An insurer north of the border has investigated a string of fraud cases regarding deliberately damaged cars.
A Canadian car insurance company recently held an investigation into auto body shops within the country’s largest city. Aviva Canada determined that a tremendous number of auto repair businesses are involved in scamming the insurer.
The insurer determined that auto body shop workers were billing for unnecessary work or work not done.
The Aviva car insurance company determined that half of the total expenses it received for crashed vehicle repairs were fraudulent. The insurer estimates that it has been defrauded by hundreds of millions of dollars each year.

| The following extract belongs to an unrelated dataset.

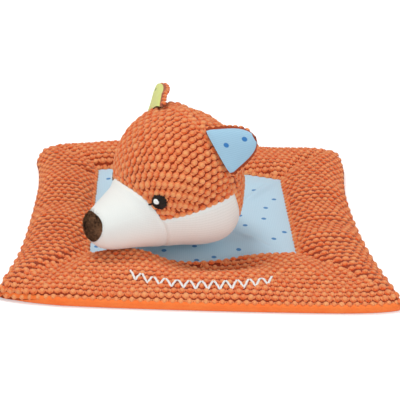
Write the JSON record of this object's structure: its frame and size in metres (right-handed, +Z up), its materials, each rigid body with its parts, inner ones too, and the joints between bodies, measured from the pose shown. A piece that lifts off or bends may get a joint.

The mechanics were billing for reasons such as deliberately damaged vehicles. Furthermore, they billed the insurance company for new parts when they had installed used ones into the vehicles. Moreover, they were even found to have been billing for phantom repairs.
The car insurance company is now seeking assistance from the government of the province of Ontario.
Aviva wants the provincial government to support auto insurance companies in overcoming this problem.
“Nobody has ever really sampled the extent of fraud with any kind of accuracy,” said Aviva vice president of fraud management, Gordon Rasbach. “This is the first time in Canada that we’re aware of that anyone has actually taken a sample, albeit a small one, at random, and used actual cases in progress to put some kind of numbers on it.”
Aviva conducted an investigation that simulated a standard fender bender situation. The simulations involved private cars. They did this by deliberately crashing ten different cars. Once the cars were crashed, Aviva hired experts to create a record of all the damage details. This report included an estimate of what the repairs should cost.
Those vehicles were then outfitted with a number of hidden cameras. At different times throughout 2017, investigators posing as the vehicles’ drivers placed the cars on Toronto area highways. The investigators pretended they had just experienced their first accident.
Of all the body shops that saw the vehicles, only one gave an honest response, said Rasbach. The other nine vehicles were seen by mechanics that showed some level of “clear cut” fraud, he added. Aviva’s experts had estimated the cost of the damage repairs for the 10 vehicles to be a total of $30,000. However, the total Aviva received from the repair shops was about $61,000, said the car insurance company.